The books were finally published in print for the first time in 1831 thanks to the collaboration between Ellis, his manager Muthusamy Pillai, and Tamil scholar Tandavaraya Mudaliar. The 1831 and 1834 editions published by Ellis did not mention Thiruvalluvar's parentage or specify his birth to a Brahmin father and a Pariah mother. However, differences were later identified in the 1835 edition of Thiruvalluvar Malai by Vishaka Perumal Iyer and the 1837 edition by his brother Saravana Perumal Iyer that suggested that both parents of Thiruvalluvar were Brahmins. Kandappan complained to Ellis that "four new verses had been added to the original version of Thiruvalluvar Malai". He also noted that Ellis' omissions about Valluvar's possible parentage as the son of a brahmin father and a pariah mother contributed to historical distortion and "co-opting Thiruvalluvar and his work into the Brahminical Hindu value system".

Thass found the discrepancy between the 1831/1834 texts and the 1835/1837 texts notable, suggesting a deliberate intervention. Thass proposed that the publication of Thirukkural by Ellis likely alerted the brahmanas to the existence of an ethical text authored by a valluvan, a sub-sect of the pariahs. This awareness may have led them to reconcile their views on the social status of valluvans and pariahs with the newfound intellectual strength and achievements demonstrated in Thirukkural. To address this, Thass suggested that a new genealogy for Thiruvalluvar emerged, attempting to align him with noble birth. Different versions of these stories circulated, with the 1847 edition by Muthuveerapillai and Vedagiri Mudaliar linking Thiruvalluvar's birth to puranic myths. Thass argued that these stories, often inconsistent and absurd, aimed to distance Thiruvalluvar from his Buddhist origins and integrate him into the Brahminical Hindu value system.

== Legacy ==
Iyothee Thass remains the first recognized anti-caste leader of the Madras Presidency. In many ways, Periyar, Dravidar Kazhagam, and B. R. Ambedkar are inheritors of his legacy. He was also the first notable Scheduled Caste leader to embrace Buddhism.

However, Iyothee Thass was largely forgotten until recent times when the Dalit Sahitya Academy, a publishing house owned by Dalit Ezhilmalai, published his writings. Ezhilmalai, then the Union Health Minister, also made a desired to name the planned National Center for Siddha Research after the leader.

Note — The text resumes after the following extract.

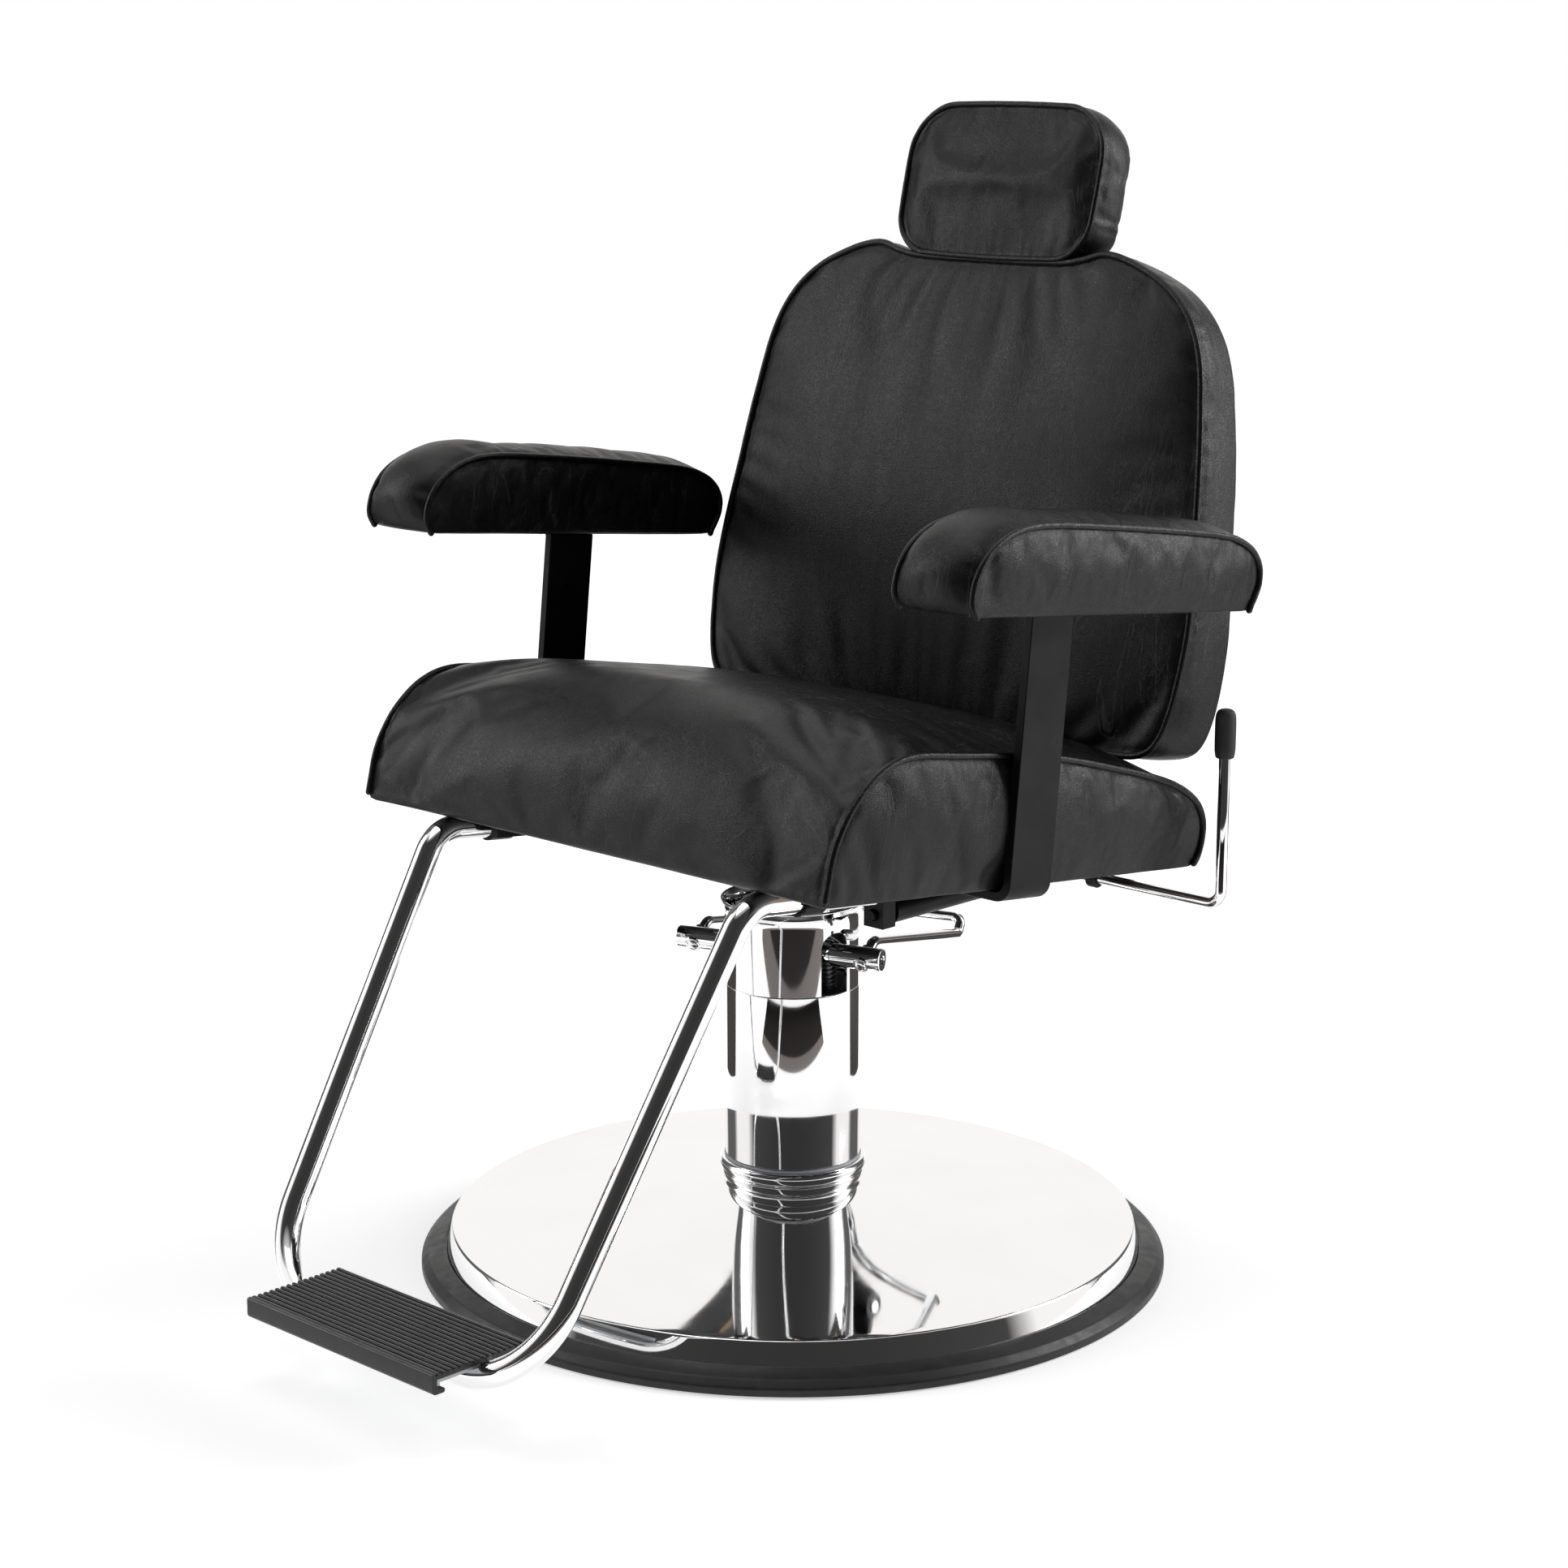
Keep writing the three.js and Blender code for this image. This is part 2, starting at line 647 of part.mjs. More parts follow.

However, the proposal did not come into effect until 2005, when vehement protests by Se. Ku. Tamilarasan of the Republican Party of India (RPI) forced the Government to take serious note of the matter. The institute for Siddha Research (National Institute of Siddha) was subsequently inaugurated by Indian Prime Minister Manmohan Singh and Anbumani Ramadoss the then Union Health Minister on 3 September 2005 and named it after the anti-caste Buddhist leader. At its inauguration, the hospital had 120 beds. The patients were treated as per the traditional system of Siddha medicine.

A commemorative postage stamp on him was issued on 21 October 2005. His works are nationalized and solatium was given to their legal heirs in 2008.

== Criticism ==

In the early part of the 20th century, he indulged in vehement condemnation of the Swadeshi movement and the nationalist press remarking that he could "locate the power of the modern secular Brahmin in the control he wielded over public opinion."